POS welcomes the focus on delivering housing, although would highlight the importance of planning for employment, community uses and infrastructure as well as housing and that these are appropriately funded.

Key features of the response:

  • POS would suggest that what is missing from the Housing White Paper (HWP), and hopes to see in the Autumn Budget is a method of capturing land value.
  • POS strongly supports the Government's emphasis on a more formal approach to strategic planning through joint strategic local plans.
  • POS strongly recommends that thought is given to seeing the Housing Delivery Test as an alternative to para 47 triggering the para 49 "presumption in favour of sustainable development" outcome.
  • POS recognises the value that a Statement of Common Ground would have in helping to ensure that local planning authorities properly address strategic issues at the start of the process.
  • POS welcomes  having a standard approach to Objectively Assessed Need and would be keen to work with Government further on this as it is important for this to be agreed by the sector in order for it to work well.
  • POS welcomes the requirement to plan for older and disabled people.

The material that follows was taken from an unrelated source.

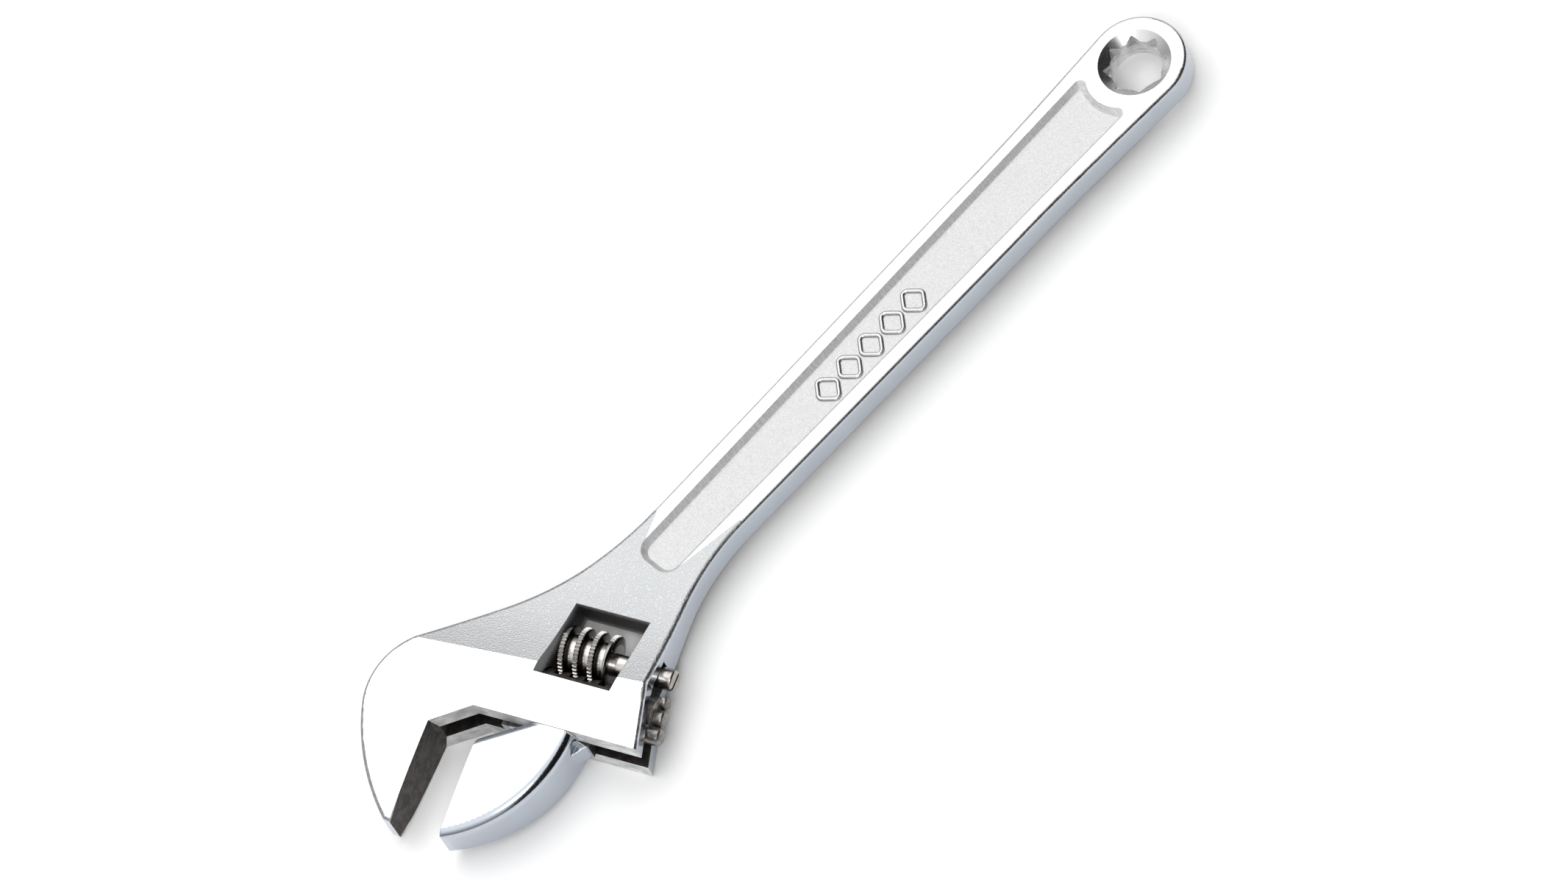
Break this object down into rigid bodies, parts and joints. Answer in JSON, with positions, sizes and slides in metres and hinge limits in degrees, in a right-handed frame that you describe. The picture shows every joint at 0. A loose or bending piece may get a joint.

  • POS is concerned that local planning authorities will be penalised for slow build out rates (Housing Delivery Test) which are not in their gift as they are not house builders.
  • POS strongly urges Government to introduce transitional arrangements when introducing new national guidance.
  • POS is concerned that there is not a strategic approach being taken towards Green Belt.
  • POS would encourage Government to allow the density around transport hubs and town centres to be planned for and decided locally.
  • POS would strongly encourage Government to make new arrangements for S106 Legal Agreements on Council own Land.
  • POS supports the Brownfield Land Register and Permission in Principle, although acknowledges that the register is a new burden for local planning authorities.
  • POS would support a vacant land tax in England, similar to that being introduced in the Republic of Ireland. 
  • POS is seriously concerned about the unintended consequences the wording cocerning densities could have.
  • Whilst the 20% increase in planning fees is welcomed by POS there is a genuine concern that much of the additional income will be use to fund new burdens such as the Brownfield Land register, or be used to fill a gap if take up of pre-application advice and PPAs reduces.